Chez les Dias, c’est la famille d’abord, la politique après
Généralement, renseigne Dr Diaw, quand des divergences politiques se pointent au sein de la famille, les membres sont conscients de ce que cela peut provoquer comme division et la solution qui est souvent adoptée c’est de ne pas parler de politique à la maison ni en famille, à défaut de pouvoir accepter les choix des uns et des autres. Chez les Dias, par exemple, la famille prime sur la politique. Appartenant à des chapelles politiques différentes, Jean-Paul (BCG, Benno Bokk Yakaar) et Barthélémy Dias (PS, Taxawu Sénégal, Yewwi Askan wi) se prosternent, par contre, devant le même autel : la famille.
Commentant la nomination de son père comme envoyé spécial du président de la République, Barth’ fait une révélation de taille sur la manière dont les divergences politiques sont gérées au sein de sa famille. « Je suis la cause de tout ce que mon père n’a pas obtenu de Macky Sall. S’il pense qu’en nommant mon père il parviendra à me faire taire, il se trompe lourdement. Chez les Dias le choix personnel des uns des autres est respecté. La preuve j’aurai pu faire comme tout le monde et aller militer dans le parti de mon père », déclare-t-il sur Sen Tv. Dias-père est sur la même longueur d’onde. A chaque fois que le dossier judiciaire de son fils est agité par ses alliés du pouvoir, Jean-Paul n’hésite pas une seule seconde de troquer sa veste d’allié contre celle de père pour défendre bec et ongle son fils.
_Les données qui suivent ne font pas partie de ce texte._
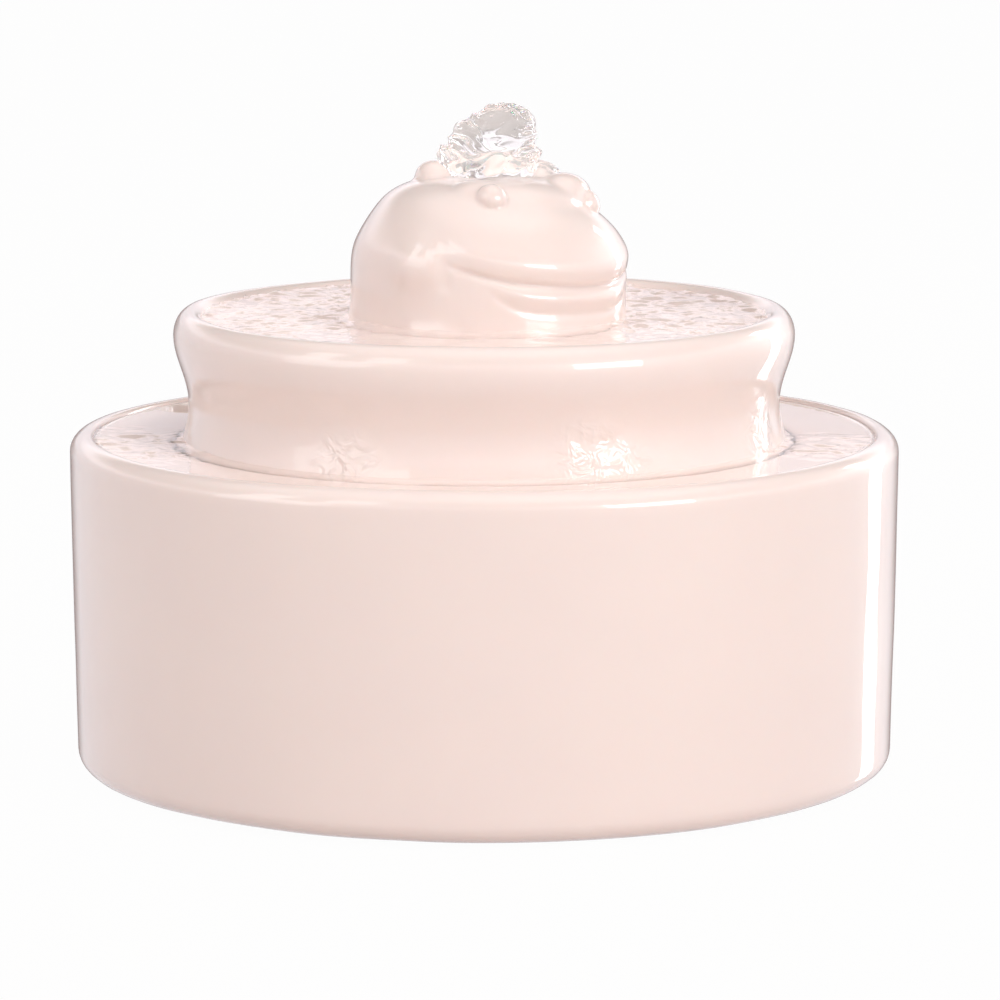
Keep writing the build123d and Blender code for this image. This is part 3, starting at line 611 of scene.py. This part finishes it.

La politique omniprésente dans l’espace familial
Ces différents exemples ne représentent qu’un petit échantillon puisque, jadis désintéressés de la chose politique, les Sénégalais s’engagent de plus en plus, pour une raison ou pour une autre. L’avancée technologique ainsi que l’avènement des réseaux sociaux et la prolifération des médias essentiellement tournés vers la politique, ont fait naître un nouveau type de citoyen très engagé et très exigeant en matière de gestion des affaires de la cité. Ainsi, la politique alimente le débat dans les chaumières et régente le vivre en famille au Sénégal.